Security gaps with VPN and alternatives

Even the best VPN cannot cover all attack surfaces when it comes to protecting personal information. Why? Unlike zero-trust solutions that place no trust in users, traditional network models blindly trust their users. Once access is granted via VPN technology, users have full access to the network.

Figuratively speaking, this means: The network of the user who establishes the VPN connection normally automatically links this with the target network within his organisation. Conversely, this means that all potential threats lurking in the remote network now become relevant for the company network that is worth protecting.

Moreover, VPNs do not protect the corporate network when users log on locally from their "own" network. VPN tunnels usually not only rely on a far too simple one-step authentication of the user, but are also limited to pure remote access from outside. This poses a threat to corporate resources. If it is even a free VPN tunnel with ad tracking and advertising, the risk increases immeasurably.

VPN in and of itself has the right goals - more information security, more online privacy and data protection, protection of critical assets. However, there are more effective alternatives.

3 reasons to replace VPN with a PAM solution with integrated Remote Support to replace:

1. high risk due to uncontrollable security vulnerabilities

VPNs expose entire networks to danger from distributed DDoS and sniffing and spoofing attacks. This is because VPN connects two security zones that are actually separate from each other. As soon as an attacker or malware integrates into a network via an infected connected device, the entire internal corporate network can be affected.

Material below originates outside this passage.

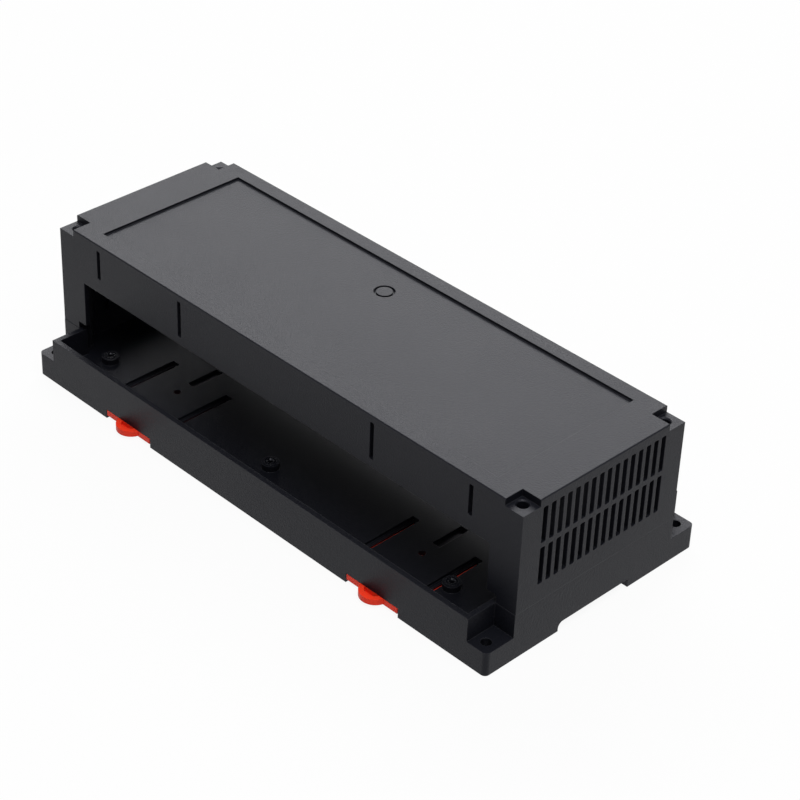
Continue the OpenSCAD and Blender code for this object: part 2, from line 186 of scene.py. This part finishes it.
def moulded_abs(case, node, low, high, bosses):
    """Black ABS from a spark-eroded mould: dull and finely pitted, with a lighter grey painted along the
    edges as a highlight.

    The core of the mould is polished, so the plastic is smoother in the hollow between the low
    and the high corner. The bosses are the two corners of the zone that holds their tips.
    """
    material, tree = new_material("black_abs_" + node)
    place = add_node(tree, "ShaderNodeTexCoord").outputs["Object"]
    # Pits of the mould texture; the real ones are about 0.1 mm, drawn coarser so that they show.
    pits = add_node(tree, "ShaderNodeTexNoise", {
        "Vector": place, "Scale": 1 / case.grain, "Detail": 3.0, "Roughness": 0.6,
    }).outputs["Fac"]
    # Flow of the melt leaves patches some centimetres wide that are a touch glossier.
    flow = add_node(tree, "ShaderNodeTexNoise", {
        "Vector": place, "Scale": 1 / case.flow, "Detail": 2.0, "Distortion": 0.6,
    }).outputs["Fac"]
    rounded = rounded_edges(tree, case.edge_radius)
    flat = add_node(tree, "ShaderNodeNewGeometry").outputs["True Normal"]
    bend = add_node(tree, "ShaderNodeVectorMath", {
        0: rounded, 1: flat,
    }, operation="DOT_PRODUCT").outputs["Value"]
    # Painted highlight: where the bevel bends the normal along the rounded edges, the colour turns towards
    # a lighter grey, in patches of the flow noise.
    edge = add_node(tree, "ShaderNodeMapRange", {
        "Value": bend, "From Min": 0.98, "From Max": 0.75, "To Min": 0.0, "To Max": 1.0,
    }).outputs["Result"]
    edge_highlight = add_node(tree, "ShaderNodeMath", {0: edge, 1: flow}, operation="MULTIPLY").outputs["Value"]
    tint = mix_colours(tree, flow, shade(case.colour, 0.92), shade(case.colour, 1.08))
    edge_highlighted = mix_colours(tree, edge_highlight, tint, shade(case.edge_highlight_colour))
    dull = add_node(tree, "ShaderNodeMapRange", {
        "Value": flow, "From Min": 0.3, "From Max": 0.7,
        "To Min": case.roughness - ROUGHNESS_SWING, "To Max": case.roughness + ROUGHNESS_SWING,
    }).outputs["Result"]
    core = inside(tree, place, low, high)
    smooth = mix_values(tree, core, dull, case.inside_roughness)
    # Pins in the core shape the bosses and are buffed bright, so the rims of the pilot holes glint.
    rough = mix_values(tree, inside(tree, place, *bosses), smooth, case.boss_roughness)
    strength = add_node(tree, "ShaderNodeMapRange", {
        "Value": core, "To Min": OUTER_PITS, "To Max": INNER_PITS,
    }).outputs["Result"]
    bump = add_node(tree, "ShaderNodeBump", {
        "Height": pits, "Normal": rounded, "Strength": strength, "Distance": case.grain / PIT_RATIO,
    }).outputs["Normal"]
    # Carbon black gives the sheen a slight lean to blue, which the specular tint holds.
    shader = add_node(tree, "ShaderNodeBsdfPrincipled", {
        "Base Color": edge_highlighted, "Roughness": rough, "Normal": bump,
        "IOR": 1.5, "Specular IOR Level": 0.15, "Specular Tint": (0.9, 0.9, 1.0, 1.0),
    })
    add_node(tree, "ShaderNodeOutputMaterial", {"Surface": shader.outputs["BSDF"]})
    return material


def moulded_nylon(clip):
    """Orange-red nylon, moulded in a polished tool: satin, with a soft glow at thin edges."""
    material, tree = new_material("orange_red_nylon_moulded")
    place = add_node(tree, "ShaderNodeTexCoord").outputs["Object"]
    flow = add_node(tree, "ShaderNodeTexNoise", {
        "Vector": place, "Scale": 1 / clip.flow, "Detail": 2.0,
    }).outputs["Fac"]
    # Faint orange peel from the tool, about half a millimetre from crest to crest.
    peel = add_node(tree, "ShaderNodeTexNoise", {
        "Vector": place, "Scale": 1 / clip.peel, "Detail": 1.0,
    }).outputs["Fac"]
    tint = mix_colours(tree, flow, shade(clip.colour, 0.93), shade(clip.colour))
    bump = add_node(tree, "ShaderNodeBump", {
        "Height": peel, "Normal": rounded_edges(tree, clip.edge_radius),
        "Strength": 0.3, "Distance": clip.peel / PEEL_RATIO,
    }).outputs["Normal"]
    shader = add_node(tree, "ShaderNodeBsdfPrincipled", {
        "Base Color": tint, "Roughness": 0.42, "Normal": bump,
        "IOR": 1.53, "Specular IOR Level": 0.15,
        "Subsurface Weight": 0.12, "Subsurface Scale": 0.001, "Subsurface Radius": (1.0, 0.3, 0.1),
    })
    add_node(tree, "ShaderNodeOutputMaterial", {"Surface": shader.outputs["BSDF"]})
    return material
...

With VISULOX , external as well as internal users have access to their own workspace - without VPN, if desired via Single Sign On (SSO) and prior Multi Factor Authentication (MFA). Access takes place at application level, which means that security zones that are deliberately separated from each other are not linked at any time.

2. difficult scaling and low user comfort with VPN connections

VPN tunnels are usually provided for a small number of remote employees. It is often said that privileged users in particular should preferably work in the company network itself. today, however, there are companies that predominantly provide remote workplaces. This may be due to external influences, such as the home office obligation as a result of the Corona pandemic, or the change in working life itself. VPN infrastructures quickly become bottlenecks here and create a critical dependency for companies. This is especially true for traditional client-server applications that require a lot of bandwidth and are not easy to scale.

VISULOX provides every user, whether from the finance department, production or IT administration, with a suitable and familiar workspace via web browser. In addition, VISULOX as a PAM solution offers basic security functions, such as multi-factor authentication, single sign-on, session recording and controlled data transfer. VISULOX thinks along and automatically scales the entire workforce through concurrent users due to a dynamic licensing model, without noticeably increasing the effort within the IT department. VISULOX can be put into operation immediately without an agent on clients or servers and without interrupting operations.

3. access to VPN is via unmanaged private terminals

This is a very high risk, as an internal IT department has no influence on the security status of personal computers as well as private mobile devices. These devices could be infected with ransomware or malware that attackers use to create a gateway into corporate networks or to spy on confidential data. Above all, the mostly unrestricted data transfer, e.g. via linked network drives, offers a considerable attack vector, which not only increases the risk of infiltrating malware, but also favours the outflow of valuable information.

VISULOX works like the well-known security check at airports and scans every file to be transferred. Without exception, every data transfer - in or out - goes through this scan. VISULOX allows you to define fixed rules and thus control the entire data transfer. The connection is made from the application to VISULOX and only then to the server and vice versa, so that the security zones are maintained at all times.